We often ask: What should we let go of?
Reading a few words from Steve Hagen, the Zen priest, made me realize that the question we’ve been asking all along is wrong.
It’s not about what we need to let go of. In fact, the question has little to do with letting go.
The answer lies not in letting go, but in realizing the truth.
Steve Hagen says:
“The stuff we hold onto so dearly brings pain, only because we hold on to it in the first place. But, if we look closely, we’ll discover that nothing is gained from holding on.
What can we actually take hold of anyway? Nothing. Not our possessions, our thoughts, our feelings, our memories, our minds, our lives, not even those we love. Nothing abides. It will all change. Thus, we don’t really sacrifice anything for freedom, precisely because those things we fear giving up are things we never actually had in the first place.
[…] And it will pass away, but not because you have to give it up. It will all pass away regardless of what you do. And if you don’t try to hold onto any of it in the first place, you’ll see liberation—just as the Buddha spoke of it.”
The question we should ask ourselves is: “What can we actually take hold of anyway?”

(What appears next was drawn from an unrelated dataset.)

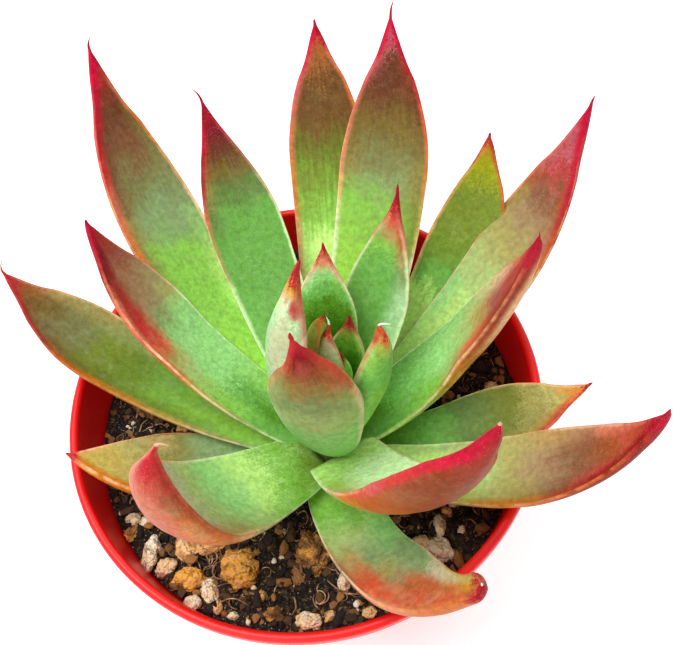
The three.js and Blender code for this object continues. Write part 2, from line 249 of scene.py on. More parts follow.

We usually try to let go of the things we tend to hold on to. However, it would be wiser to do it the other way around. If we recognize that there is nothing we can hold on to, then we wouldn’t struggle to let things go.
There wouldn’t be “letting go” in the first place.
Knowing from the beginning that there is entirely nothing within our grasp, we begin dealing with things differently. Our distorted view of reality is the main cause of our suffering. According to Buddhist philosophy, “right view” is the first point of the Eightfold Path. To have the “right view” means to see things as they are and not as we wish them to be.
What is the right view of things?
It means to see that nothing is permanent, and nothing is really separate from us. Our dualistic mind—our ego—naturally cuts itself off from other things and people. There’s always “I” and “you,” “I” and “this,” or “I” and “that.” But those are only verbal labels that we need to use for reference. In reality, there is no “you,” and there is no “I.” It’s insubstantial in the sense that as long as we separate ourselves from everything and everyone else, there will always be a problem. Realizing that we are one with everything outside of us make us more compassionate, more aware.
When we develop the right view, we know that—as Steve Hagen says—there is absolutely nothing we can take hold of. Whether it’s our thoughts, emotions, situations, or people, we understand their ephemeral nature—they’re constantly changing. They’re always in a perpetual flux.
We suffer the perceived loss of things and people because our “possession” of them only exists in our imagination. It’s not real. The one thing that’s missing is observation. If we observe—if we really see our experiences as they are—without our mental interference, we’ll realize they’re constantly fluctuating. Understanding the flux, we don’t need to hold on. We see reality as it is and enjoy it as it is.
What does it mean to see things as they are? It means to put aside our own assumptions about the world.
For example, the glass paperweight on my desk looks pretty solid and stable. This is how it looks on the surface, and this is what we see. Nonetheless, this is not what reality is. This is what we assume it to be: intact, whole, solid. The reality is that the glass might break at any moment. I might drop it by accident, or it might slip out of my hand. In a few days, maybe months, or years, there will be no more glass paperweight . This only means that there was no glass paperweight in the first place—only a momentary presence.
To not hold on doesn’t mean renunciation or distancing ourselves from the world. As Steve Hagen also mentions, the Buddha knew that people might misinterpret his words. The Buddha said, “What I call liberation, the world calls resignation.”
So we don’t resign when we see reality as it is. When we understand that everything in this present moment is passing away (including the present moment itself), we become liberated. We experience the liberation that Buddha spoke of all long. This liberation is not physical—it’s mental. To become liberated means to unlock the chains that we have put around our perceptions.
We stop being entangled in expectations. Instead, we experience the present moment without judging it. We don’t cloud it with our own perceptions of how it should be. So long as we overshadow reality with our false-made opinions, we will always dislike reality and find something wrong with it.
Nothing is wrong with the world, nothing is wrong with reality. The universe has always been the way it is right now. It is we who are wrong. Admitting we’re wrong is the first step toward learning how to become right—how to flow with the universe.